DATASET CONTENT:
★ ★ ★ ★ ★ ★ ★

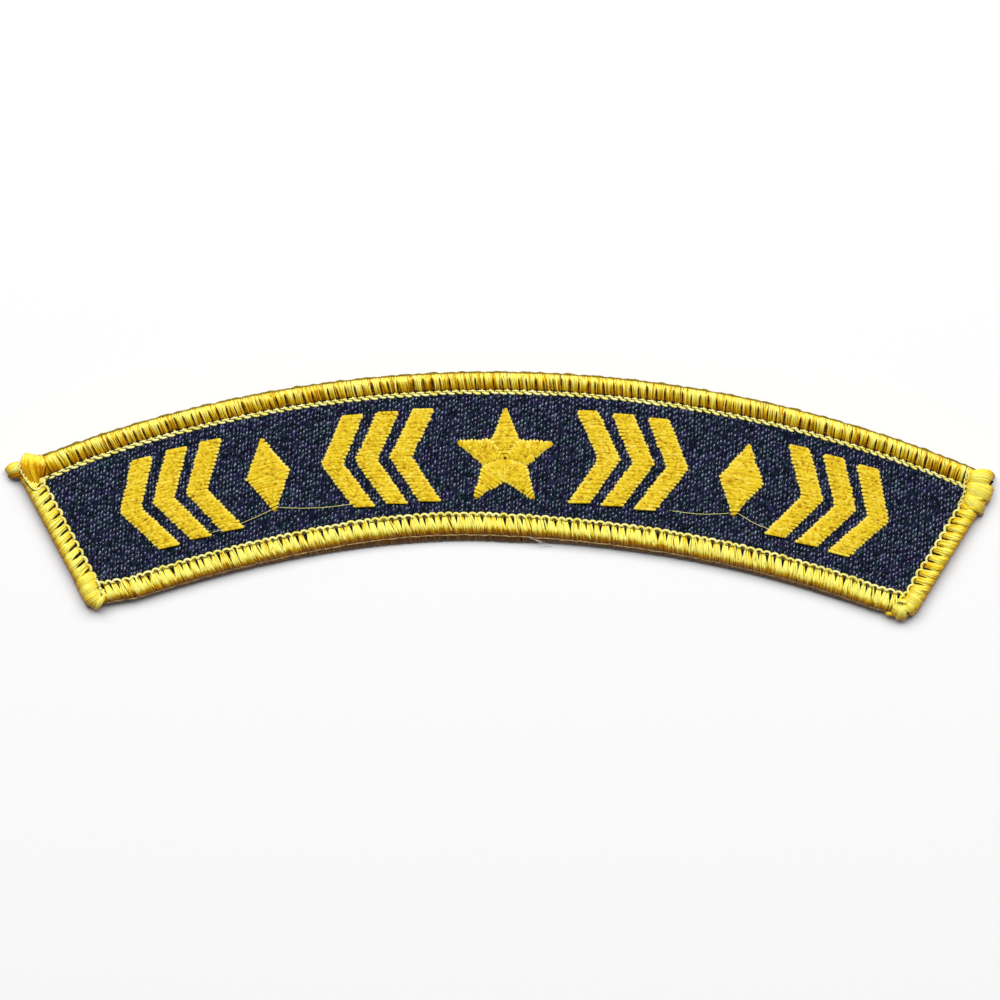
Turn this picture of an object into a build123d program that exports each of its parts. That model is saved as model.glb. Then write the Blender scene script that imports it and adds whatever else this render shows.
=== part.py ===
from build123d import *

# Curved rocker patch: a band of navy twill with a merrowed edge of yellow thread
# and a row of raised satin stitched ornaments. It lies face up.
# The band is laid out round the centre of its two arcs, with angles counted
# from the upright middle line. At the end every piece is moved by the same
# amount, so that the origin is the middle of the underside.
import os
from math import cos, degrees, radians, sin, sqrt

# The band, in millimetres and degrees
top_radius = 161.3  # outer edge of the long upper arc
patch_height = 21.9  # from the lower edge to the upper one
end_angle = 22.8  # from the middle line to the middle of each end
left_lean_angle = 28.8  # how far the left end leans out from upright
right_lean_angle = 31.3  # how far the right end leans out from upright

# The twill and the thread that goes round its edge
cloth_thickness = 1.0
edge_wrap = 0.75  # thread beyond the cloth's own edge
under_wrap = 0.45  # thread under the cloth
lip_wrap = 0.35  # thread over the cloth where the border ends
crest_height = 2.45  # the border's highest line above its underside
arc_border_width = 3.1
end_border_width = 3.4
clearance = 0.05  # between the cloth and the thread on it
run_gap = 0.12  # between two runs of border where they meet

# A border cut across, as shares of its width or its height
crest_share = 0.4  # where the crest is, from the outer edge
side_share = 0.45  # how high the outer edge is at its widest
shoulder_drop = 0.3  # share of the inner slope's fall that the first half takes

# The thread bunches up at each corner, where one run goes round and the next
# one starts. The radius and how far a bunch bulges past the arc and past the
# end are shares of the arc border's width.
corner_columns = ("side", "edge", "run", "beside", "radius", "arc_bulge", "end_bulge")
corner_rows = (
    ("left", "top", "border_top", "border_left", 0.71, 0.23, -0.10),
    ("left", "bottom", "border_left", "border_bottom", 0.60, -0.10, 0.08),
    ("right", "top", "border_right", "border_top", 0.65, 0.0, 0.03),
    ("right", "bottom", "border_right", "border_bottom", 0.62, -0.03, 0.14),
)
bunch_height = 2.6
bunch_edge = 0.8  # rounding of a bunch's rim
cloth_corner = 1.0  # rounding of the cloth's own corners

# The cut end of the edge thread, at the upper left corner
tail_length = 1.45  # past the bunch that it comes out of
tail_radius = 0.85
tail_drop = 8.0  # degrees below level
tail_height = 1.25  # its middle above the underside

# The satin stitched ornaments
stitch_height = 0.55
stitch_edge = 0.3  # rounding of the satin's upper edges
most_rounding = 0.8  # share of a height or a radius that a rounding may take
ornament_margin = 1.95  # cloth left free above and below the row
ornament_end_margin = 5.2  # cloth left free past each end of the row
ornament_lift = 0.2  # how far the row lies above the band's middle
stroke_width = 2.3
chevron_point = 3.4  # how far a chevron's point stands out
chevrons_in_group = 3
star_points = 5
star_ratio = 0.45  # inner radius as a share of the outer one
lozenge_width = 5.6
lozenge_inset = 1.2  # how much shorter than the row, above and below

# Between the middle and an end of the row, the cloth that no ornament covers
# is shared out between the gaps. The chevrons of a group get what is left.
star_gap_share = 0.165
point_gap_share = 0.225  # between a chevron's point and the lozenge
notch_gap_share = 0.165  # between the lozenge and the next chevrons

# What follows from the sizes above
bottom_radius = top_radius - patch_height
middle_radius = top_radius - patch_height / 2
cloth_bottom = under_wrap + clearance
cloth_top = cloth_bottom + cloth_thickness
ornament_floor = cloth_top + clearance
ornament_radius = middle_radius + ornament_lift
ornament_tall = patch_height - 2 * (arc_border_width + ornament_margin)
chevron_across = stroke_width * sqrt(1 + (2 * chevron_point / ornament_tall) ** 2)
chevron_length = chevron_across + chevron_point
star_turn = 180 / star_points  # between a point of the star and the notch beside it
star_radius = ornament_tall / (1 + cos(radians(star_turn)))
star_half = star_radius * sin(radians(2 * star_turn))
corners = [dict(zip(corner_columns, row)) for row in corner_rows]
outward = {"left": -1, "right": 1}
lean_angle = {"left": left_lean_angle, "right": right_lean_angle}


def on_arc(radius, angle):
    """A point at a radius and an angle from the upright middle line."""
    return Vector(radius * sin(radians(angle)), radius * cos(radians(angle)))


def end_frame(side):
    """The middle of an end's outer line, and the ways inward and upward from it."""
    way, tilt = outward[side], radians(lean_angle[side])
    middle = on_arc(middle_radius, way * end_angle)
    inward = Vector(-way * cos(tilt), sin(tilt))
    upward = Vector(way * sin(tilt), cos(tilt))
    return middle, inward, upward


def corner_point(side, inset, radius):
    """Where a line that lies inset from an end's outer line meets an arc."""
    middle, inward, upward = end_frame(side)
    start = middle + inward * inset
    along = start.dot(upward)
    return start + upward * (sqrt(along**2 - start.dot(start) + radius**2) - along)


def band_slab(floor, height, left=0, right=0, top=0, bottom=0, rounding=0):
    """A slab in the band's outline, drawn in by its own inset at each edge."""
    high, low = top_radius - top, bottom_radius + bottom
    high_left, low_left = corner_point("left", left, high), corner_point("left", left, low)
    high_right, low_right = corner_point("right", right, high), corner_point("right", right, low)
    with BuildPart() as slab:
        with BuildSketch(Plane.XY.offset(floor)) as outline:
            with BuildLine():
                ThreePointArc(high_left, (0, high), high_right)
                Line(high_right, low_right)
                ThreePointArc(low_right, (0, low), low_left)
                Line(low_left, high_left)
            make_face()
            if rounding:
                fillet(outline.vertices(), radius=rounding)
        extrude(amount=height)
    return slab.part


def ground_cloth():
    """The twill that everything is sewn to."""
    inset = edge_wrap
    return band_slab(
        cloth_bottom, cloth_thickness, inset, inset, inset, inset, rounding=cloth_corner
    )


def cloth_slot():
    """The space that the cloth takes inside the border, with its clearance."""
    inset = edge_wrap - clearance
    return band_slab(
        cloth_bottom - clearance, cloth_thickness + 2 * clearance, inset, inset, inset, inset
    )


def border_section(width):
    """A border cut across: x runs inward from its edge and y is up."""
    foot = edge_wrap
    crest = width * crest_share
    lip = cloth_top + clearance + lip_wrap
    shoulder = ((crest + width) / 2, crest_height - (crest_height - lip) * shoulder_drop)
    under_edge = under_wrap / 2
    with BuildSketch() as section:
        with BuildLine():
            ThreePointArc((foot, 0), (0, crest_height * side_share), (crest, crest_height))
            ThreePointArc((crest, crest_height), shoulder, (width, lip))
            Polyline((width, lip), (width, under_edge), (width - under_edge, 0), (foot, 0))
        make_face()
    return section.sketch


def arc_run(radius, inward):
    """Border along an arc, past both ends; inward is -1 on the upper arc and 1 on the lower."""
    past_end = end_angle + degrees(end_border_width / middle_radius)
    start = on_arc(1, past_end)
    section_plane = Plane(
        origin=start * radius,
        x_dir=start * inward,
        z_dir=(start * inward).cross(Vector(0, 0, 1)),
    )
    section = border_section(arc_border_width)
    with BuildPart() as run:
        with BuildSketch(section_plane):
            add(section)
        revolve(axis=Axis.Z, revolution_arc=2 * past_end)
    return run.part


def end_run(side):
    """Border along an end, past both arcs."""
    middle, inward, _ = end_frame(side)
    section_plane = Plane(origin=middle, x_dir=inward, z_dir=inward.cross(Vector(0, 0, 1)))
    section = border_section(end_border_width)
    with BuildPart() as run:
        with BuildSketch(section_plane):
            add(section)
        extrude(amount=patch_height, both=True)
    return run.part


def bunch_radius(corner):
    """The radius of the bunched thread at a corner."""
    return corner["radius"] * arc_border_width


def bunch_inset(corner, bulge):
    """How far a bunch's middle lies in from the edge that the named bulge passes."""
    return (corner["radius"] - corner[bulge]) * arc_border_width


def bunch_place(corner):
    """The middle of a corner's bunch of thread."""
    inset = bunch_inset(corner, "arc_bulge")
    radius = top_radius - inset if corner["edge"] == "top" else bottom_radius + inset
    return corner_point(corner["side"], bunch_inset(corner, "end_bulge"), radius)


def bunch(corner):
    """The thread bunched up where a run of border goes round a corner."""
    place = bunch_place(corner)
    with BuildPart() as knob:
        with BuildSketch():
            with Locations(place):
                Circle(bunch_radius(corner))
        extrude(amount=bunch_height)
        fillet(knob.edges().filter_by(GeomType.CIRCLE), radius=bunch_edge)
    return knob.part


def bunch_room(corner):
    """The space that the run beside a bunch leaves free for it."""
    place = bunch_place(corner)
    with BuildPart() as room:
        with BuildSketch():
            with Locations(place):
                Circle(bunch_radius(corner) + run_gap)
        extrude(amount=bunch_height)
    return room.part


def finished_run(name, plain_run, extra=(), **insets):
    """A run of border cut to length, with its bunches and with room for its neighbours."""
    uncut = dict.fromkeys(("left", "right", "top", "bottom"), -edge_wrap)
    limits = band_slab(-under_wrap, crest_height + 2 * under_wrap, **(uncut | insets))
    bunches = [bunch(corner) for corner in corners if corner["run"] == name]
    rooms = [bunch_room(corner) for corner in corners if corner["beside"] == name]
    slot = cloth_slot()
    with BuildPart() as run:
        add(plain_run)
        add(limits, mode=Mode.INTERSECT)
        add([*bunches, *extra])
        add([*rooms, slot], mode=Mode.SUBTRACT)
    return run.part


def thread_tail(corner):
    """The cut end of the edge thread, standing out of a corner's bunch."""
    place = bunch_place(corner)
    way = Vector(-cos(radians(tail_drop)), -sin(radians(tail_drop)))
    with BuildPart() as tail:
        with BuildSketch(Plane(origin=(place.X, place.Y, tail_height), z_dir=way)):
            Circle(tail_radius)
        extrude(amount=bunch_radius(corner) + tail_length)
        fillet(tail.faces().sort_by(Axis.X)[0].edges(), radius=tail_radius * most_rounding)
    return tail.part


def ornament_plane(along):
    """Where an ornament stands on the row's arc, along mm right of the middle line."""
    angle = degrees(along / ornament_radius)
    place = on_arc(ornament_radius, angle)
    return Plane(origin=(place.X, place.Y, ornament_floor), x_dir=(*on_arc(1, angle + 90),))


def satin(along, outline):
    """A raised ornament of satin stitches in the given closed outline."""
    with BuildPart() as ridge:
        with BuildSketch(ornament_plane(along)):
            with BuildLine():
                Polyline(*outline, close=True)
            make_face()
        extrude(amount=stitch_height)
        upper_edges = ridge.faces().sort_by(Axis.Z)[-1].edges()
        fillet(upper_edges, radius=min(stitch_edge, stitch_height * most_rounding))
    return ridge.part


def star_outline():
    """A five pointed star, as tall as the row and centred in it."""
    drop = star_radius - ornament_tall / 2
    radii = (star_radius, star_radius * star_ratio) * star_points
    points = [on_arc(radius, turn * star_turn) for turn, radius in enumerate(radii)]
    return [point - Vector(0, drop) for point in points]


def lozenge_outline():
    """A diamond a little shorter than the row."""
    across, up = lozenge_width / 2, ornament_tall / 2 - lozenge_inset
    return [(across, 0), (0, up), (-across, 0), (0, -up)]


def chevron_outline(way):
    """A chevron as tall as the row, its point to the right if way is 1."""
    back, front, up = -chevron_length / 2, chevron_length / 2, ornament_tall / 2
    notch, shoulder = back + chevron_point, front - chevron_point
    points = [(back, up), (shoulder, up), (front, 0), (shoulder, -up), (back, -up), (notch, 0)]
    return [(way * x, y) for x, y in points]


def row_places():
    """How far from the middle line the chevrons of one side and its lozenge stand."""
    end_room = end_border_width + ornament_end_margin
    row_half = ornament_radius * radians(end_angle) - end_room
    covered = star_half + lozenge_width + 2 * (chevrons_in_group * chevron_across + chevron_point)
    free = row_half - covered
    in_groups = 1 - star_gap_share - point_gap_share - notch_gap_share
    chevron_pitch = chevron_across + free * in_groups / (2 * (chevrons_in_group - 1))
    group_length = chevron_length + (chevrons_in_group - 1) * chevron_pitch
    inner_start = star_half + free * star_gap_share
    lozenge_start = inner_start + group_length + free * point_gap_share
    outer_start = lozenge_start + lozenge_width + free * notch_gap_share
    chevron_middles = [
        start + chevron_length / 2 + place * chevron_pitch
        for start in (inner_start, outer_start)
        for place in range(chevrons_in_group)
    ]
    return chevron_middles, lozenge_start + lozenge_width / 2


corner_at = {(corner["side"], corner["edge"]): corner for corner in corners}
past_end_border = end_border_width + run_gap

pieces = {
    "ground_cloth": ground_cloth(),
    "border_top": finished_run(
        "border_top",
        arc_run(top_radius, -1),
        extra=[thread_tail(corner_at["left", "top"])],
        left=bunch_inset(corner_at["left", "top"], "end_bulge"),
        right=past_end_border,
    ),
    "border_bottom": finished_run(
        "border_bottom",
        arc_run(bottom_radius, 1),
        left=past_end_border,
        right=past_end_border,
    ),
    "border_left": finished_run(
        "border_left",
        end_run("left"),
        top=arc_border_width + run_gap,
        bottom=bunch_inset(corner_at["left", "bottom"], "arc_bulge"),
    ),
    "border_right": finished_run(
        "border_right",
        end_run("right"),
        top=bunch_inset(corner_at["right", "top"], "arc_bulge"),
        bottom=bunch_inset(corner_at["right", "bottom"], "arc_bulge"),
    ),
    "star": satin(0, star_outline()),
}

chevron_places, lozenge_place = row_places()
for side, way in outward.items():
    pieces[f"lozenge_{side}"] = satin(way * lozenge_place, lozenge_outline())
    for number, place in enumerate(chevron_places, start=1):
        pieces[f"chevron_{side}_{number}"] = satin(way * place, chevron_outline(way))

# The origin goes to the middle of the underside
box = Compound(list(pieces.values())).bounding_box()
to_origin = Location((-box.center().X, -box.center().Y, -box.min.Z))
os.makedirs("parts", exist_ok=True)
for name, piece in pieces.items():
    moved = piece.moved(to_origin)
    moved.label = name
    export_step(moved, f"parts/{name}.step")
print("arcs' centre from the origin", -box.center(), "size", box.size)
print("ornaments at", [round(place, 2) for place in (*chevron_places, lozenge_place)])
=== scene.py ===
# Curved rocker patch: navy twill, a merrowed edge of yellow rayon thread and a
# row of satin stitched ornaments. It lies face up on a pale surface.
import random
from math import atan2, ceil, cos, degrees, pi, radians, sin, sqrt, tan

import bmesh
import bpy
import numpy as np
from mathutils import Matrix, Vector, noise


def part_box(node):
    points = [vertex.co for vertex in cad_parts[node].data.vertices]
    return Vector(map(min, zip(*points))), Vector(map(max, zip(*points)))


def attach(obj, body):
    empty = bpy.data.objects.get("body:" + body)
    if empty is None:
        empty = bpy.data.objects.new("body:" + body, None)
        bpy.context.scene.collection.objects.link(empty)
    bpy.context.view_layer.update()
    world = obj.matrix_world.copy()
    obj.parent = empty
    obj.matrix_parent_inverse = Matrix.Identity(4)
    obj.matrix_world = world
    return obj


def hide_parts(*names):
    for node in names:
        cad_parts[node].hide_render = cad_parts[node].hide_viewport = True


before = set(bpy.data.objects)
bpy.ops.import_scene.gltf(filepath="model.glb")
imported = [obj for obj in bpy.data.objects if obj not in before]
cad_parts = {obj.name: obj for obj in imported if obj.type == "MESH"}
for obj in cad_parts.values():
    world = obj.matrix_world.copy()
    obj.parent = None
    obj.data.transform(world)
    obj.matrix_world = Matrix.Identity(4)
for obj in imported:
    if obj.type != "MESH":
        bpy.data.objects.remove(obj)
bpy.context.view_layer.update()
mm = 0.001
rng = random.Random(7)
print("frame loaded")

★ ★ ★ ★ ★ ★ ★

EXERCISE DESCRIPTION: Quote exactly the first line of the data and every line after it through the one holding "from build123d import *".

RESPONSE TO THIS EXERCISE:
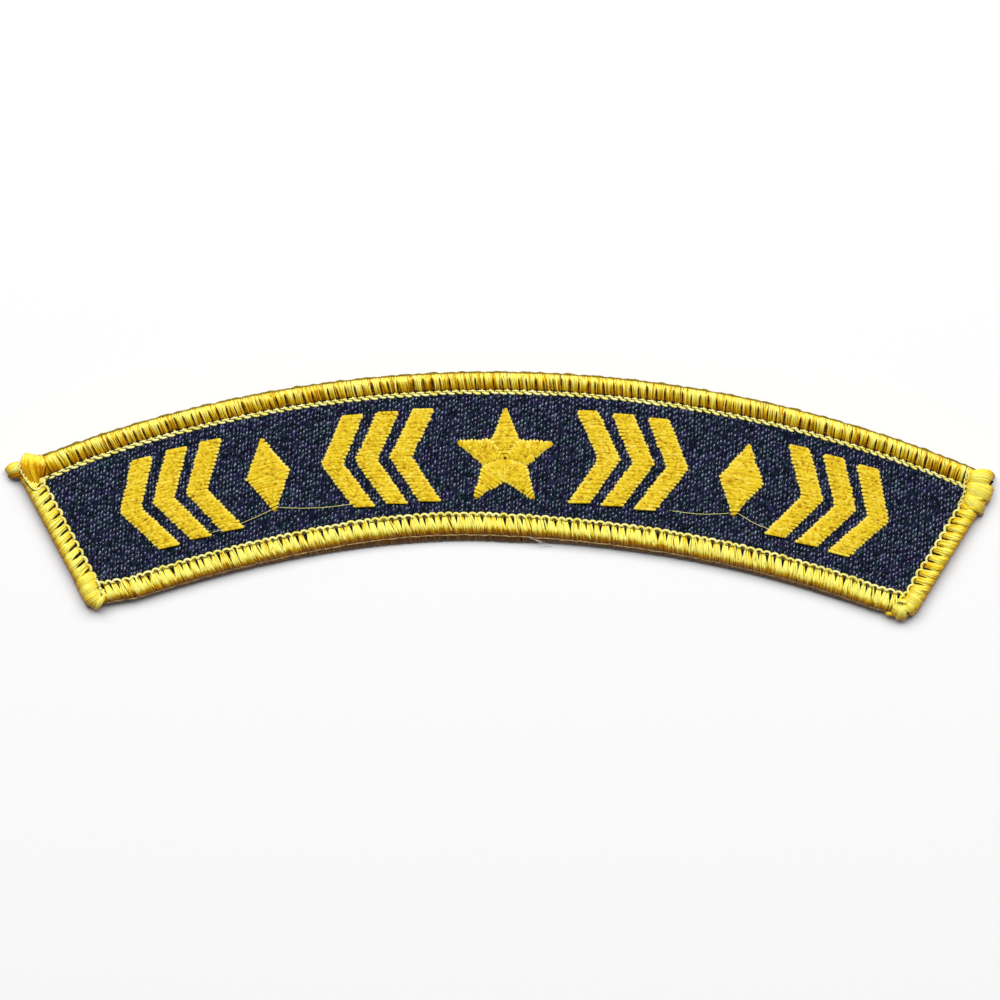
Turn this picture of an object into a build123d program that exports each of its parts. That model is saved as model.glb. Then write the Blender scene script that imports it and adds whatever else this render shows.
=== part.py ===
from build123d import *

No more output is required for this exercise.